It is no doubt that Innovations are fueled by technology which in turn are the bedrocks of development in any society. Last month, I participated in the Techwomen Exchange Programme where I had the opportunity of being mentored at Symantec World Headquarters in Mountain View California. Living and working in Silicon Valley (the hub of technology in the world) showed me from inside-out how hundreds of innovations are being rolled out daily from the area. I also witnessed the colossal impact technology can have on the development of any nation and the world at large.
In a bid to make life better and easier, inventors in addition to creating new [software] products consistently improve on the existing ones to enhance usability, increase speed or reduce the physical size (in the case of physical products); the whole world has been made smaller and the people made closer, we have been made to constantly be in a hurry; a computer that takes two minutes to boot is now too slow – we can’t wait any longer! The urge to outrun competitions is a major contributor to this trend. Almost every aspect of our lives have been automated, in fact Google Inc is currently working on and testing their driver-less car.
When my professors were in their college first year in Computer Science, programming was done through punched cards, the computers were so large that they required a whole room in a building to keep it in, 512Mb was a lot of memory and you wouldn’t even want to imagine the physical size (sounds funny?). Inventors of computer systems at that time would have imagined a device 100 times larger than “the then-large machines” when you predict a future where computing devices have internal memory as high as 10Gb, high pixel-ed cameras, GPS and so on, all in one device called mobile phone which occupies the palm of our hands today!
With the development and launch of social media platforms; communication media that allow interactivity among users, anyone can share contents that will reach billions of users around the world. Some decades back, to get a broadcast out to several people, you at least need the help of TV or radio station who would set up the antenna, recording studio etc to capture your voice and video for onward transmission to the viewers who happen to turn on their TV or radio on certain frequencies at the time of broadcast. Today, it takes me less than 2 minutes to get a video recording and make it accessible and watched by millions of people around the world right before you get to the end of this article, all these are through the power of smart phones and social media like facebook, vimeo, youtube etc
Attackers of today have a lot of resources at their disposals, terrorist groups have leveraged on the power of social media which reaches millions of users in a very short period of time to further advance their missions in our society. The situation now seem as if; while IT security policy makers are still wondering and studying how certain tools work in order to assess and define their safe use, the inventors have released a newer version with more features. In the extreme case, attackers have used the same tool/platform to develop and share malicious contents which have gone viral; before they ask the platform provider/inventor to pull down this content, millions of users have downloaded it. With the availability of tools to hide IP addresses, terrorists are more difficult to track down especially in a society where IT security is under developed.

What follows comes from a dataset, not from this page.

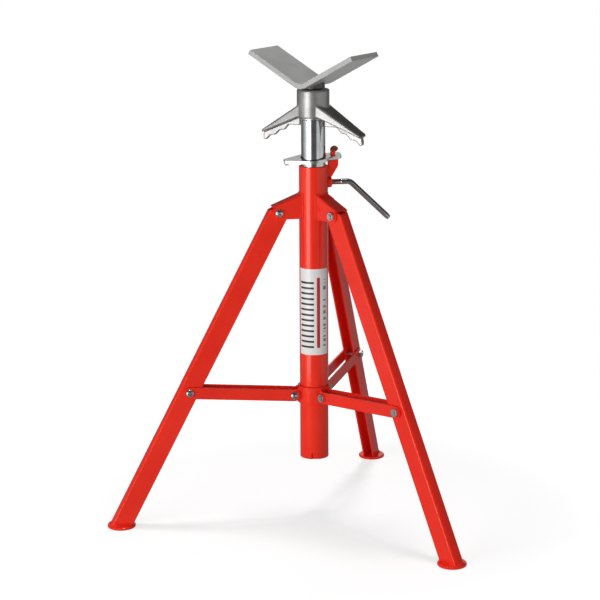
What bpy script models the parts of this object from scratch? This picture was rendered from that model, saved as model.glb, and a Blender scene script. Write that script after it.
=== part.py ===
"""Folding tripod jack stand for pipe: a clamped telescopic post with a screw jack and a V head.

Sizes are in metres and +Z is up. The origin is on the floor under the column's axis, and +X is the
side of the clamp lever. Each leg is drawn in a frame of its own that stands on its hinge bolt, with
+X pointing outward and +Y to the side of the bolt heads.
"""
from math import acos, asin, atan2, cos, hypot, pi, radians, sin, tan

import bmesh
import bpy
from mathutils import Matrix

# Clearances
SEAT_GAP = 0.0003
SLIDE_GAP = 0.00045
CUT_OVERRUN = 0.004
WELD_DISTANCE = 0.000003

# Column: the painted base tube and the plated post inside it
TUBE_RADIUS = 0.02415
TUBE_ABOVE_HINGE = 0.0760
TUBE_LENGTH = 0.5027
TUBE_RIM_CHAMFER = 0.0008
POST_RADIUS = 0.02015
POST_WALL = 0.0029
POST_CLEARANCE = 0.0008
POST_STAND_OUT = 0.0775
POST_LENGTH = 0.5346
TUBE_SIDES = 48

# Facets of the small curves
BOLT_SIDES = 16
BEND_PIECES = 4
EYE_PIECES = 12
LOCK_RING_PIECES = 14
WAVE_PIECES = 8

# Stop tabs pressed in at the tube's lower end
TAB_COUNT = 3
TAB_AZIMUTH = radians(-97)
TAB_WIDTH = 0.0110
TAB_HEIGHT = 0.0110
TAB_SLIT = 0.0012
TAB_SET_IN = 0.0016
TAB_ROOT = 0.0030

# Legs and their hinges
LEG_AZIMUTHS = {"left": pi, "front": -pi / 3, "rear": pi / 3}
LEG_ANGLE = radians(27.5)
LEG_WIDTH = 0.0205
LEG_DEPTH = 0.0329
LEG_WEB_OUT = 0.0165
LEG_SHEET = 0.0025
LEG_BEND_RADIUS = 0.0035
LEG_TOP_CLEARANCE = 0.0008
HINGE_RADIUS = 0.0599
HINGE_HEIGHT = 0.5311

# Hinge brackets: folded sheet, welded to the tube
BRACKET_SLOPE = radians(22.5)
BRACKET_SHEET = 0.0025
BRACKET_TOP_SHEET = 0.0030
BRACKET_RISE = 0.0136
BRACKET_REACH = 0.0062
BRACKET_EYE_RADIUS = 0.0108
BRACKET_BEND_RADIUS = 0.0028

# Feet: round plates welded under the legs
FOOT_RADIUS = 0.0238
FOOT_THICKNESS = 0.0050
FOOT_EDGE = 0.0010

# Braces, and the collar that slides on the tube
BRACE_LENGTH = 0.17892
BRACE_BAR_WIDTH = 0.0200
BRACE_BAR_SHEET = 0.0030
LEG_PIN_ALONG = 0.33776
LEG_PIN_INSET = 0.0015
COLLAR_PIVOT_RADIUS = 0.0362
COLLAR_WALL = 0.0034
COLLAR_HEIGHT = 0.0305
COLLAR_EDGE = 0.0006
EAR_SHEET = 0.0030
EAR_EYE_RADIUS = 0.0070
EAR_ROOT_HEIGHT = 0.0270

# Fasteners
BOLT_RADIUS = 0.0040
BOLT_HEAD_RADIUS = 0.0070
BOLT_HEAD_HEIGHT = 0.0044
BOLT_HEAD_LIP = 0.0010
BOLT_SOCKET_RADIUS = 0.0029
BOLT_SOCKET_DEPTH = 0.0022
NUT_HALF_WIDTH = 0.0065
NUT_HEIGHT = 0.0045
NUT_CHAMFER = 0.0009
THREAD_STAND_OUT = 0.0010
THREAD_END_CHAMFER = 0.0006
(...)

As a security professional, we can understand that this high speed of innovation and the willingness to move products very fast to the market could constitute a serious threat to security. It has exposed us more than ever before to security breach. We need to be ahead of the game, we cannot afford to sleep with both eyes closed.
Policy makers, governments and security professionals need to engage at the same speed of thoughts with which inventors come up with product release – the act of thinking about version 5.1 when you just launched version 1.0. – This will get us ready on how to set the policy right when new features are eventually added.